On May 16, 2012, at 5:47 PM, Mouse wrote:
I didn't do a full complexity analysis on mine,
because it uses
heuristics that mean any human-solvable puzzle is solved in so close to
zero time that it's not worth improving it. (Specifically, most of the
time there is at least one cell that can be filled in only one way for
some reason, and the program knows at least four different possible
such reasons; I've rarely seen puzzles needing a search tree with more
than a dozen or so nodes, and many need no search at all, ie, there is
no backtracking.)
Mine didn't have a search tree; it just kept a list of possible values
for its cells and removed them as the pre-filled values for the puzzle
were entered (i.e. if that value were added to the cell's row, column
or box).
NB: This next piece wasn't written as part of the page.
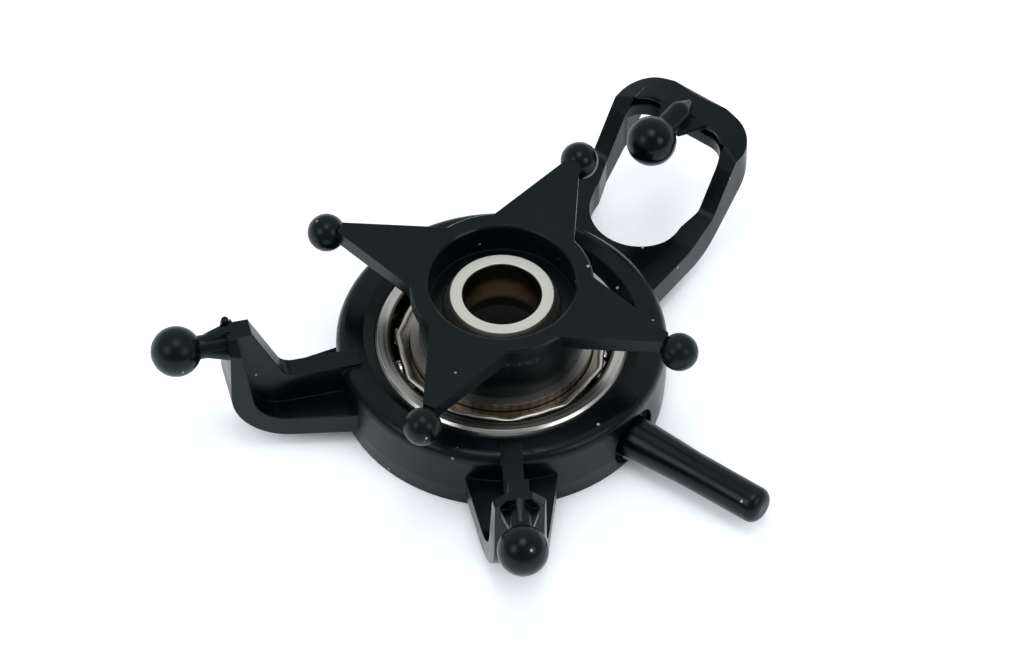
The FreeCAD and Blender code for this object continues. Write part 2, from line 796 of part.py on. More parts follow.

If a cell ever wound up with only one possibility, it would
fill that value in, etc. For a properly deterministic puzzle (and I'm
given to understand that a puzzle isn't "right" if it's not
deterministic), this would result in an answer by the time the last
pre-filled value was entered.
Using "human" strategies, there might be faster ways. I'd be curious
to see how it worked on non-deterministic puzzles (if indeed valid
ones do exist).
The actual class assignment is still online here; it's entertaining
reading, if nothing else. His assignments from other years pose
other interesting algorithmic challenges.